-- start of MATERIAL --
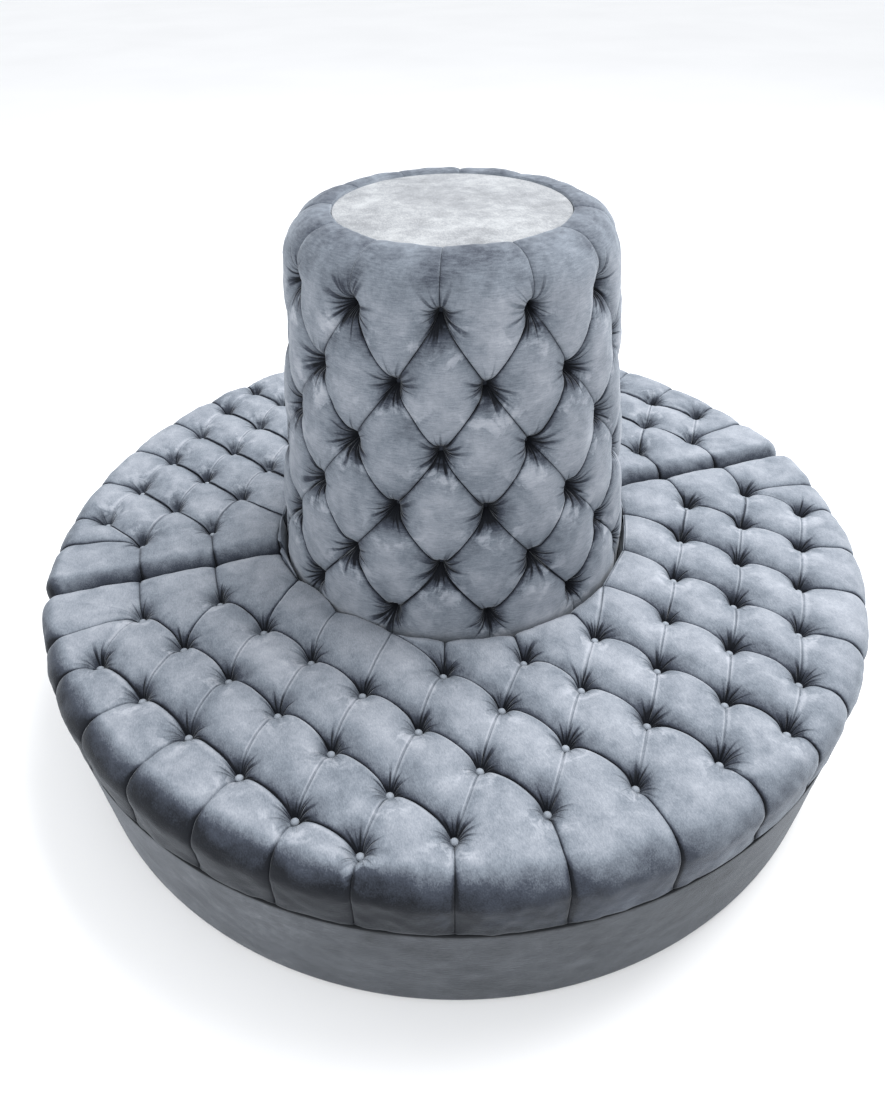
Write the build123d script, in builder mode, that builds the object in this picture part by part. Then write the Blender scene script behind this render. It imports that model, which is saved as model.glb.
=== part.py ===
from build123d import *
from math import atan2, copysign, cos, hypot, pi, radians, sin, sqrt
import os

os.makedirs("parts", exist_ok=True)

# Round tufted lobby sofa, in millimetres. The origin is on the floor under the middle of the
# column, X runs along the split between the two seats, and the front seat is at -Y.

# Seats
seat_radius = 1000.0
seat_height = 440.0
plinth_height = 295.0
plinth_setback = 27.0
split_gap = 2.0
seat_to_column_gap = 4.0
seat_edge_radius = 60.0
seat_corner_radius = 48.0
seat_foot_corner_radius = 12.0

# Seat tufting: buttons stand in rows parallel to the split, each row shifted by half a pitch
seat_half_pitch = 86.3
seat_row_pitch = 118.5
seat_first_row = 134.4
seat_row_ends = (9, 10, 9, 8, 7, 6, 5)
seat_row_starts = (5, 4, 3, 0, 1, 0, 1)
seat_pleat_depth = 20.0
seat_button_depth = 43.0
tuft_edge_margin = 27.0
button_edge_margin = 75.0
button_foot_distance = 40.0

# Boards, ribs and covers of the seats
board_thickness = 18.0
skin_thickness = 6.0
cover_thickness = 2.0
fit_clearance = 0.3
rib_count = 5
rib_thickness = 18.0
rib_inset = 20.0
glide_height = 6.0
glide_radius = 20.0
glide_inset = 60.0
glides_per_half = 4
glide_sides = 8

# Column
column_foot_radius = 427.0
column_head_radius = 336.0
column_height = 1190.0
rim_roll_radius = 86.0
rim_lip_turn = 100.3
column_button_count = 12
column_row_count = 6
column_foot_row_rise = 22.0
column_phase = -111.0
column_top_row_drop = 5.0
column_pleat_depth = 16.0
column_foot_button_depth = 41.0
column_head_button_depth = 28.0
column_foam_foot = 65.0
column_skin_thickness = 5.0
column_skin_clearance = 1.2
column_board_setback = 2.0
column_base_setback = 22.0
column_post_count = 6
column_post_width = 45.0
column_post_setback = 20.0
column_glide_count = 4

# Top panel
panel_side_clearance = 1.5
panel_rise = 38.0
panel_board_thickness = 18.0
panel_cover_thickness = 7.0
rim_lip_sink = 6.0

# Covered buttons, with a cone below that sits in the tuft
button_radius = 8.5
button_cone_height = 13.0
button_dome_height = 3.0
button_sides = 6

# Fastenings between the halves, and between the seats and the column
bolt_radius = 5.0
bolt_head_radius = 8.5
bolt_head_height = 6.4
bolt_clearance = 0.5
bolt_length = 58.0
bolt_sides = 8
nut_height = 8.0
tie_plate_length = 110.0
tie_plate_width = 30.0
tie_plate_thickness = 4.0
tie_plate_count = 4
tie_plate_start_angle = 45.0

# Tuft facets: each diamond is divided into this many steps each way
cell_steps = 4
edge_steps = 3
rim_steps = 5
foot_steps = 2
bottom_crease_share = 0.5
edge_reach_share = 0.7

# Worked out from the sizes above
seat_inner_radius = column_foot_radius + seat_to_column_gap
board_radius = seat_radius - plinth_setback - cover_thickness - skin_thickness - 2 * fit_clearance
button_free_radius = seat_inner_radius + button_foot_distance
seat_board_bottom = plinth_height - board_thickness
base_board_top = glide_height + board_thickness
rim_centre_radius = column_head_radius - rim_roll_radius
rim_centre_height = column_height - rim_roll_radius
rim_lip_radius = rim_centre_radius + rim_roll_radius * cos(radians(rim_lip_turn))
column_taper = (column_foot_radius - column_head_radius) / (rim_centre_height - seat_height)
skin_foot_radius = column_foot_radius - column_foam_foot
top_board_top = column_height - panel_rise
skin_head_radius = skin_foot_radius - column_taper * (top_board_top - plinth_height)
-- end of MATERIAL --
[INSTRUCTIONS TO FOLLOW]: Give every line of the material again, exactly as it reads.

[RESULT]:
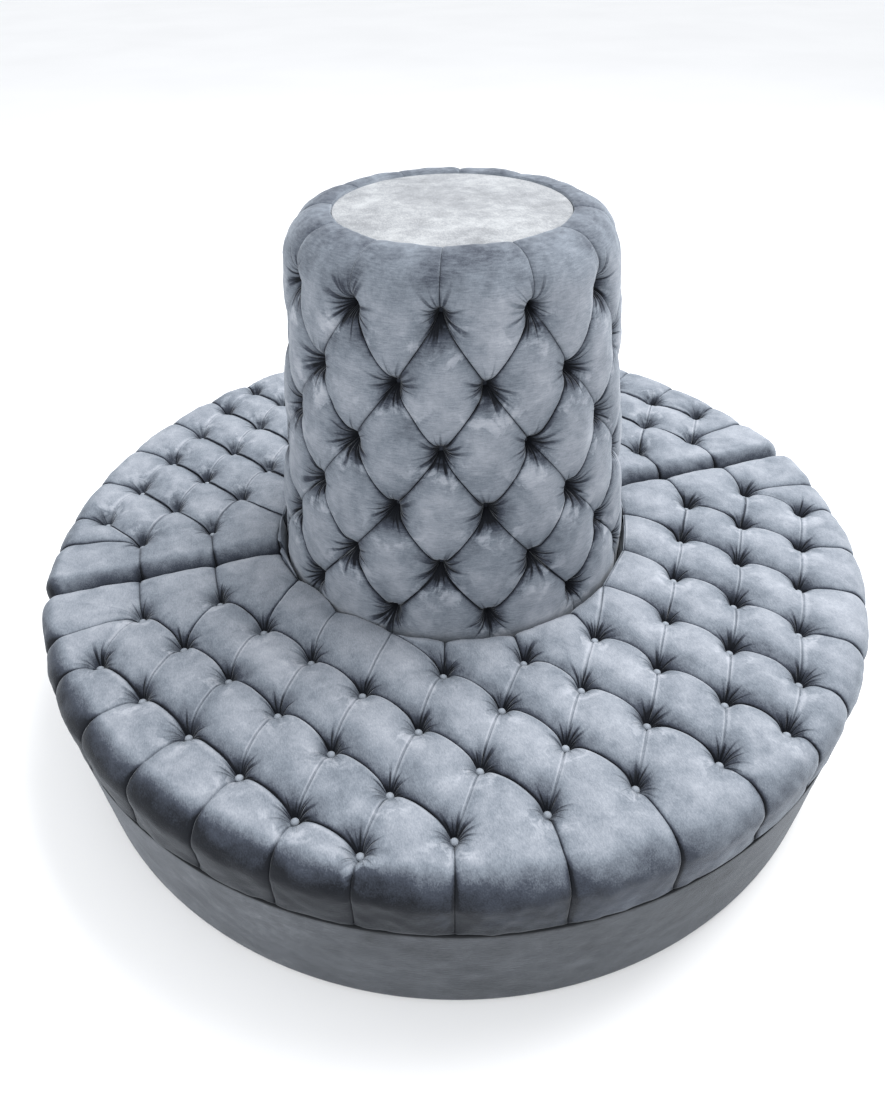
Write the build123d script, in builder mode, that builds the object in this picture part by part. Then write the Blender scene script behind this render. It imports that model, which is saved as model.glb.
=== part.py ===
from build123d import *
from math import atan2, copysign, cos, hypot, pi, radians, sin, sqrt
import os

os.makedirs("parts", exist_ok=True)

# Round tufted lobby sofa, in millimetres. The origin is on the floor under the middle of the
# column, X runs along the split between the two seats, and the front seat is at -Y.

# Seats
seat_radius = 1000.0
seat_height = 440.0
plinth_height = 295.0
plinth_setback = 27.0
split_gap = 2.0
seat_to_column_gap = 4.0
seat_edge_radius = 60.0
seat_corner_radius = 48.0
seat_foot_corner_radius = 12.0

# Seat tufting: buttons stand in rows parallel to the split, each row shifted by half a pitch
seat_half_pitch = 86.3
seat_row_pitch = 118.5
seat_first_row = 134.4
seat_row_ends = (9, 10, 9, 8, 7, 6, 5)
seat_row_starts = (5, 4, 3, 0, 1, 0, 1)
seat_pleat_depth = 20.0
seat_button_depth = 43.0
tuft_edge_margin = 27.0
button_edge_margin = 75.0
button_foot_distance = 40.0

# Boards, ribs and covers of the seats
board_thickness = 18.0
skin_thickness = 6.0
cover_thickness = 2.0
fit_clearance = 0.3
rib_count = 5
rib_thickness = 18.0
rib_inset = 20.0
glide_height = 6.0
glide_radius = 20.0
glide_inset = 60.0
glides_per_half = 4
glide_sides = 8

# Column
column_foot_radius = 427.0
column_head_radius = 336.0
column_height = 1190.0
rim_roll_radius = 86.0
rim_lip_turn = 100.3
column_button_count = 12
column_row_count = 6
column_foot_row_rise = 22.0
column_phase = -111.0
column_top_row_drop = 5.0
column_pleat_depth = 16.0
column_foot_button_depth = 41.0
column_head_button_depth = 28.0
column_foam_foot = 65.0
column_skin_thickness = 5.0
column_skin_clearance = 1.2
column_board_setback = 2.0
column_base_setback = 22.0
column_post_count = 6
column_post_width = 45.0
column_post_setback = 20.0
column_glide_count = 4

# Top panel
panel_side_clearance = 1.5
panel_rise = 38.0
panel_board_thickness = 18.0
panel_cover_thickness = 7.0
rim_lip_sink = 6.0

# Covered buttons, with a cone below that sits in the tuft
button_radius = 8.5
button_cone_height = 13.0
button_dome_height = 3.0
button_sides = 6

# Fastenings between the halves, and between the seats and the column
bolt_radius = 5.0
bolt_head_radius = 8.5
bolt_head_height = 6.4
bolt_clearance = 0.5
bolt_length = 58.0
bolt_sides = 8
nut_height = 8.0
tie_plate_length = 110.0
tie_plate_width = 30.0
tie_plate_thickness = 4.0
tie_plate_count = 4
tie_plate_start_angle = 45.0

# Tuft facets: each diamond is divided into this many steps each way
cell_steps = 4
edge_steps = 3
rim_steps = 5
foot_steps = 2
bottom_crease_share = 0.5
edge_reach_share = 0.7

# Worked out from the sizes above
seat_inner_radius = column_foot_radius + seat_to_column_gap
board_radius = seat_radius - plinth_setback - cover_thickness - skin_thickness - 2 * fit_clearance
button_free_radius = seat_inner_radius + button_foot_distance
seat_board_bottom = plinth_height - board_thickness
base_board_top = glide_height + board_thickness
rim_centre_radius = column_head_radius - rim_roll_radius
rim_centre_height = column_height - rim_roll_radius
rim_lip_radius = rim_centre_radius + rim_roll_radius * cos(radians(rim_lip_turn))
column_taper = (column_foot_radius - column_head_radius) / (rim_centre_height - seat_height)
skin_foot_radius = column_foot_radius - column_foam_foot
top_board_top = column_height - panel_rise
skin_head_radius = skin_foot_radius - column_taper * (top_board_top - plinth_height)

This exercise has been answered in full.